Suas consequências para a estabilidade do Oriente Médio e Norte da África, em especial no Sahel, foram desastrosas e até hoje são sentidas. No vazio dessas crises não-solucionadas, o terrorismo encontrou terreno fértil. A ideologia do ódio não pode ser associada a nenhuma religião ou nacionalidade. O Brasil repudiou os atentados na Caxemira.
Absolutamente nada justifica as ações terroristas perpetradas pelo Hamas, mas não podemos permanecer indiferentes ao genocídio praticado por Israel em Gaza e a matança indiscriminada de civis inocentes e o uso da fome como arma de guerra. A solução desse conflito só será possível com o fim da ocupação israelense e com o estabelecimento de um Estado palestino soberano, dentro das fronteiras de 1967.

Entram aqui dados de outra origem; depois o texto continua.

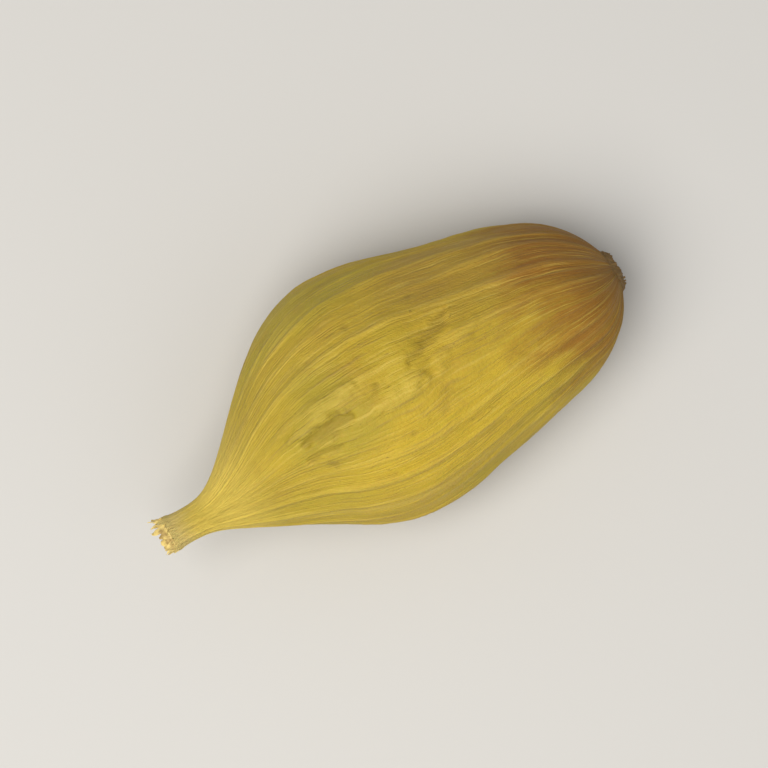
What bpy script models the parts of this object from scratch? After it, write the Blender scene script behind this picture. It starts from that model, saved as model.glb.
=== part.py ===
"""A dried green cardamom pod, lying on one of its three faces with a ridge up.

The pod grew as one piece, so it is one closed solid. Rings of points run along
a slightly bowed spine, from the dried flower tip (the beak, at -X) to the short
stalk (at +X). Each ring through the husk is a rounded triangle, whose corners
are the three main ridges, and finer nerves stand out between them.
Lengths are metres and +Z is up.
"""

import math

import bmesh
import bpy
from mathutils import Vector, noise

# Driving dimensions of the pod
POD_LENGTH = 0.0150
POD_WIDTH = 0.0075
SECTION_SQUASH = 0.93
BEAK_RADIUS = 0.00048
BEAK_FLARE = 0.00005
BEAK_HOLLOW = 0.00045
STALK_RADIUS = 0.00048
STALK_HOLLOW = 0.00008
REST_FLAT_DEPTH = 0.00022

# Where things are along the pod, as shares of its length from the beak's tip
BEAK_FOOT = 0.030
BEAK_NECK = 0.050
WIDEST_AT = 0.490
HUSK_END = 0.988

# How full the outline is in front of and behind its widest place
FRONT_POWER = 1.50
END_POWER = 2.06
BACK_STRAIGHTENING = 0.08
ROOT_BLEND = 3.0

# The spine steps sideways behind the beak and partly back at the stalk, leans down
# towards the stalk, as the face that the pod lies on does, and droops at the beak
SPINE_STEP = 0.00075
SPINE_STEP_FROM = 0.09
SPINE_STEP_RUN = 0.25
SPINE_RETURN = 0.00020
SPINE_RETURN_FROM = 0.80
BEAK_DROOP = 0.00045
BEAK_DROOP_RUN = 0.40
SPINE_LEAN = math.tan(math.radians(5.5))
TWIST = math.radians(7.0)

# The rounded triangle of the husk, and how soon it starts behind each end
RIDGES = 3
CORNER = 0.095
CORNER_EDGE = 0.022
CORNERS_FROM_BEAK = 0.32
CORNERS_FROM_STALK = 0.16

# Fine nerves along the husk. Each wander is an angle, waves around and turns along.
# They fade by a share of their height, in waves around that turn along the husk.
NERVES = 21
NERVE_HEIGHT = 0.00009
NERVE_SHARPNESS = 2.5
NERVE_FULL_RADIUS = 0.0020
NERVE_WANDERS = ((0.030, 2, 5.0), (0.016, 5, -8.0))
NERVE_FADE = 0.25
NERVE_FADE_WAVES = 4
NERVE_FADE_TURN = 5.0

# Keels on the three ridges, low knobs where seeds press on the crest, soft dents
KEEL_HEIGHT = 0.00007
KEEL_SHARPNESS = 6
KNOB_HEIGHT = 0.00005
KNOB_PITCH = 0.105
KNOB_SHARPNESS = 24
KNOBS_FROM = 0.25
KNOBS_TO = 0.72
KNOBS_FADE = 0.15
DENT_DEPTH = 0.00012
DENTS_ALONG = 4.5
DENTS_AROUND = 1.5
DENT_SEED = Vector((3.7, 1.3, 8.2))

# Small rings inside each end, as shares of its radius and of its hollow's depth
BEAK_DISH = ((0.45, 0.80), (0.78, 0.15))
STALK_DISH = ((0.86, -0.20), (0.50, 0.70))

# Fineness of the mesh
POINTS_AROUND = 105
FRONT_RINGS = 23
FRONT_RING_SPREAD = 1.1
BACK_RINGS = 22
STALK_RINGS = 3

HUSK_COLOUR = (0.50, 0.36, 0.065, 1.0)
HUSK_ROUGHNESS = 0.62


def clear_scene():
    """Remove the objects that a new file opens with."""
    for thing in list(bpy.data.objects):
        bpy.data.objects.remove(thing, do_unlink=True)


def ease(value):
    """Rise smoothly from 0 to 1 while value does."""
    value = min(max(value, 0.0), 1.0)
    return value * value * (3.0 - 2.0 * value)


def husk_half_width(t):
    """Half the husk's width at share t of the length, without beak or stalk."""
    if t <= BEAK_FOOT or t >= HUSK_END:
        return 0.0
    if t < WIDEST_AT:
        run = (t - BEAK_FOOT) / (WIDEST_AT - BEAK_FOOT)
        share = math.sin(run * math.pi / 2) ** FRONT_POWER
    else:
        run = (t - WIDEST_AT) / (HUSK_END - WIDEST_AT)
        share = (1.0 - run**END_POWER) ** (1.0 / END_POWER)
        share *= 1.0 - BACK_STRAIGHTENING * math.sin(math.pi * run) ** 2
    return share * POD_WIDTH / 2


def end_radius(t):
    """Radius of the beak in front and of the stalk behind."""
    if t > WIDEST_AT:
        return STALK_RADIUS
    return BEAK_RADIUS + BEAK_FLARE * ease(1.0 - t / BEAK_NECK)


def half_width(t):
    """Half width of the whole pod, with the husk running softly into both ends."""
    husk = husk_half_width(t) ** ROOT_BLEND
    end = end_radius(t) ** ROOT_BLEND
    return (husk + end) ** (1.0 / ROOT_BLEND)


def three_sided(t):
    """How three-sided the section is: 0 on the beak and the stalk, 1 on the husk."""
    front = ease((t - BEAK_FOOT) / CORNERS_FROM_BEAK)
    return front * ease((HUSK_END - t) / CORNERS_FROM_STALK)


def spine_point(t):
    """Centre of the section at share t of the length."""
    sideways = SPINE_STEP * ease((t - SPINE_STEP_FROM) / SPINE_STEP_RUN)
    sideways -= SPINE_RETURN * ease((t - SPINE_RETURN_FROM) / (1.0 - SPINE_RETURN_FROM))
    lengthways = (t - 0.5) * POD_LENGTH
    droop = BEAK_DROOP * (1.0 - ease(t / BEAK_DROOP_RUN))
    return Vector((lengthways, sideways, -SPINE_LEAN * lengthways - droop))


def section_radius(angle, corners):
    """Rounded triangle with a corner straight up, before it is brought to width."""
    turn = angle - math.pi / 2
    edge = CORNER_EDGE * math.cos(2 * RIDGES * turn)
    return 1.0 + corners * (CORNER * math.cos(RIDGES * turn) + edge)


def section_reach(corners):
    """How far the rounded triangle reaches sideways."""
    angles = (2 * math.pi * i / POINTS_AROUND for i in range(POINTS_AROUND))
    return max(section_radius(a, corners) * math.cos(a) for a in angles)


def nerve_height(t, turn, radius):
    """Height of the fine nerves, lower where the pod is thin."""
    wander = sum(w * math.sin(n * turn + along * t) for w, n, along in NERVE_WANDERS)
    crest = 0.5 + 0.5 * math.cos(NERVES * (turn + wander))
    fade = 0.5 + 0.5 * math.sin(NERVE_FADE_WAVES * turn + NERVE_FADE_TURN * t)
    thin = min(radius / NERVE_FULL_RADIUS, 1.0)
    return NERVE_HEIGHT * thin * (1.0 - NERVE_FADE * fade) * crest**NERVE_SHARPNESS


def knob_height(t, turn):
    """Low knobs in a row along the crest."""
    crest = max(math.cos(turn), 0.0) ** KNOB_SHARPNESS
    stretch = ease((t - KNOBS_FROM) / KNOBS_FADE) * ease((KNOBS_TO - t) / KNOBS_FADE)
    return KNOB_HEIGHT * crest * stretch * math.sin(2 * math.pi * t / KNOB_PITCH)


def relief(t, angle, radius):
    """Height of nerves, keels, knobs and dents above the smooth husk."""
    turn = angle - math.pi / 2
    keel = KEEL_HEIGHT * max(math.cos(RIDGES * turn), 0.0) ** KEEL_SHARPNESS
    around = Vector((0.0, math.cos(angle), math.sin(angle))) * DENTS_AROUND
    along = Vector((DENTS_ALONG * t, 0.0, 0.0))
    dent = DENT_DEPTH * noise.noise(along + around + DENT_SEED)
    husk = three_sided(t)
    return nerve_height(t, turn, radius) + knob_height(t, turn) + husk * (keel + dent)


def ring_stations():
    """Shares of the length at which the rings stand, closer near both ends."""
    front = [
        WIDEST_AT * (i / FRONT_RINGS) ** FRONT_RING_SPREAD for i in range(FRONT_RINGS)
    ]
    husk_run = HUSK_END - WIDEST_AT
    back = [
        WIDEST_AT + husk_run * math.sin(i / BACK_RINGS * math.pi / 2)
        for i in range(BACK_RINGS + 1)
    ]
    stalk = [
        HUSK_END + (1.0 - HUSK_END) * (i + 1) / STALK_RINGS for i in range(STALK_RINGS)
    ]
    return front + back + stalk


def ring_points(t, shrink=1.0, shift=0.0):
    """Points of one ring. shrink and shift give the small rings in the end dishes."""
    centre = spine_point(t) + Vector((shift, 0.0, 0.0))
    corners = three_sided(t)
    reach = section_reach(corners)
    squash = 1.0 + (SECTION_SQUASH - 1.0) * corners
    width = half_width(t)
    points = []
    for i in range(POINTS_AROUND):
        angle = 2 * math.pi * i / POINTS_AROUND
        shaped = angle + TWIST * (t - 0.5) * corners
        radius = width * section_radius(shaped, corners) / reach
        radius = (radius + relief(t, shaped, width)) * shrink
        across = radius * math.cos(angle)
        upward = radius * math.sin(angle) * squash
        points.append(centre + Vector((0.0, across, upward)))
    return points


def pod_rings():
    """All rings from the bottom of the beak's hollow to the stalk's cut end."""
    rings = [ring_points(0.0, share, depth * BEAK_HOLLOW) for share, depth in BEAK_DISH]
    rings += [ring_points(t) for t in ring_stations()]
    rings += [ring_points(1.0, share, -depth * STALK_HOLLOW) for share, depth in STALK_DISH]
    return rings


def settle(points):
    """Press the lowest part of the husk flat and put that flat at height zero.

    The box round the pod is then centred on the origin.
    """
    floor = min(p.z for p in points) + REST_FLAT_DEPTH
    middle_x = (min(p.x for p in points) + max(p.x for p in points)) / 2
    middle_y = (min(p.y for p in points) + max(p.y for p in points)) / 2
    for p in points:
        p.z = max(p.z - floor, 0.0)
        p.x -= middle_x
        p.y -= middle_y


def loft(rings, first_pole, last_pole):
    """Join the rings into one closed mesh, with a fan at each end."""
    mesh = bmesh.new()
    settle([p for ring in rings for p in ring] + [first_pole, last_pole])
    loops = [[mesh.verts.new(p) for p in ring] for ring in rings]
    first = mesh.verts.new(first_pole)
    last = mesh.verts.new(last_pole)
    for here, beyond in zip(loops, loops[1:]):
        for i in range(POINTS_AROUND):
            j = (i + 1) % POINTS_AROUND
            mesh.faces.new((here[i], here[j], beyond[j], beyond[i]))
    for i in range(POINTS_AROUND):
        j = (i + 1) % POINTS_AROUND
        mesh.faces.new((first, loops[0][j], loops[0][i]))
        mesh.faces.new((last, loops[-1][i], loops[-1][j]))
    bmesh.ops.triangulate(mesh, faces=mesh.faces)
    bmesh.ops.recalc_face_normals(mesh, faces=mesh.faces)
    return mesh


def husk_material():
    """Dry yellow-green husk."""
    material = bpy.data.materials.new("dry_green_husk")
    material.use_nodes = True
    shader = material.node_tree.nodes["Principled BSDF"]
    shader.inputs["Base Color"].default_value = HUSK_COLOUR
    shader.inputs["Roughness"].default_value = HUSK_ROUGHNESS
    shader.inputs["Metallic"].default_value = 0.0
    return material


def make_pod():
    """The whole pod: husk, beak and stalk in one solid."""
    beak_pole = spine_point(0.0) + Vector((BEAK_HOLLOW, 0.0, 0.0))
    stalk_pole = spine_point(1.0) - Vector((STALK_HOLLOW, 0.0, 0.0))
    solid = loft(pod_rings(), beak_pole, stalk_pole)
    mesh = bpy.data.meshes.new("cardamom_pod")
    solid.to_mesh(mesh)
    solid.free()
    mesh.shade_smooth()
    mesh.materials.append(husk_material())
    pod = bpy.data.objects.new("cardamom_pod", mesh)
    bpy.context.scene.collection.objects.link(pod)
    return pod


clear_scene()
make_pod()
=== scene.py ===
"""Looks of a dried green cardamom pod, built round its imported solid.

The husk is lofted by the rule of the solid, finer. A Geometry Nodes tree then
raises its nerves, fibres and wrinkles, and two more trees set the papery shreds
round the beak's rim and the fibre ends in the stalk's cut.
"""

import math

import bmesh
import bpy
from mathutils import Euler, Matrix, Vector, noise


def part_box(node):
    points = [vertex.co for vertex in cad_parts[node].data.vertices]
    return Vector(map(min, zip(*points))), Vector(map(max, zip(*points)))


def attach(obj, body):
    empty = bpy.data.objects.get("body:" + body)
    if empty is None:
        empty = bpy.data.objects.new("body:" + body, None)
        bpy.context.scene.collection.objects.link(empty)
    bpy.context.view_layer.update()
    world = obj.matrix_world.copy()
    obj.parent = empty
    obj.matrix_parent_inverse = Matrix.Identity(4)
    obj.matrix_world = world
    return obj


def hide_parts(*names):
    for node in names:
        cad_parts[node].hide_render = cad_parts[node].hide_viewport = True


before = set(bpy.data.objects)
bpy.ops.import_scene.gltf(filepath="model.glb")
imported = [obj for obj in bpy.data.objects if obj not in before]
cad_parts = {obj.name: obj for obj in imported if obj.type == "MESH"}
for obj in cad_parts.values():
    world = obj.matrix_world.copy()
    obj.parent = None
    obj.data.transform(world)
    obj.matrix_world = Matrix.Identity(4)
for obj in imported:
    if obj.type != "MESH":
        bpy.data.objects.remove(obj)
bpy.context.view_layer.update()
POD_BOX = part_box("cardamom_pod")
POD_LENGTH = POD_BOX[1].x - POD_BOX[0].x
BODY = "root"
NODE = "cardamom_pod"
MM = 0.001

bl_info = {
    "name": "Green cardamom pod",
    "version": (1, 0, 0),
    "blender": (4, 5, 0),
    "location": "3D View > Sidebar > Cardamom",
    "description": "Builds a dried green cardamom pod with its papery husk, beak and cut stalk",
    "category": "Add Mesh",
}

# Where things are along the pod, as shares of its length from the beak's tip
BEAK_FOOT = 0.030
BEAK_NECK = 0.050
WIDEST_AT = 0.490
HUSK_END = 0.988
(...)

O governo brasileiro denunciou as violações à integridade territorial do Irã, como já havia feito no caso da Ucrânia. É urgente que as partes envolvidas na guerra na Ucrânia aprofundem o diálogo direto com vistas a um cessar-fogo e uma paz duradoura.
O Grupo de Amigos para a Paz, criado por China e Brasil e que conta com a participação de países do Sul Global, procura identificar possíveis caminhos para o fim das hostilidades. Gravíssimas crises em outras partes do mundo seguem ignoradas pela comunidade internacional.
No Haiti tivemos a MINUSTAH, mas a comunidade internacional abandonou o país antes da hora. O Brasil apoia a ampliação urgente do papel da Missão da ONU no país, que combine ações de segurança e desenvolvimento.
Senhoras e senhores, nas oito décadas de funcionamento das Nações Unidas, nem tudo foi fracasso. A organização foi central no processo de descolonização.
A proibição do uso de armas biológicas e químicas é exemplo do que o compromisso com o multilateralismo pode alcançar. O sucesso de missões da ONU no Timor-Leste demonstra que é possível promover a paz e a estabilidade. A América Latina fez a opção, desde 1968, por ser uma Zona Livre de Armas Nucleares.
A União Africana também consolida seu protagonismo na prevenção e resolução de conflitos que afligem aquele continente. Se a governança internacional não reflete a nova realidade multipolar do século XXI, cabe ao BRICS contribuir para sua atualização.
Sua representatividade e diversidade o torna uma força capaz de promover a paz e de prevenir e mediar conflitos. Podemos lançar as bases de uma governança revigorada.
Para superar a crise de confiança que enfrentamos, é preciso transformar profundamente o Conselho de Segurança. Torná-lo mais legítimo, representativo, eficaz e democrático, e incluir novos membros permanentes da Ásia, da África e da América Latina e do Caribe. É mais do que uma questão de justiça, é garantir a própria sobrevivência da ONU.
Esse é o espírito do “Chamado à Ação sobre a Reforma da Governança Global” lançado pela presidência brasileira do G20. Adiar esse processo torna o mundo mais instável e perigoso. Cada dia que passamos com uma estrutura internacional arcaica e excludente é um dia perdido para solucionar as graves crises que assolam a humanidade. Muito obrigado."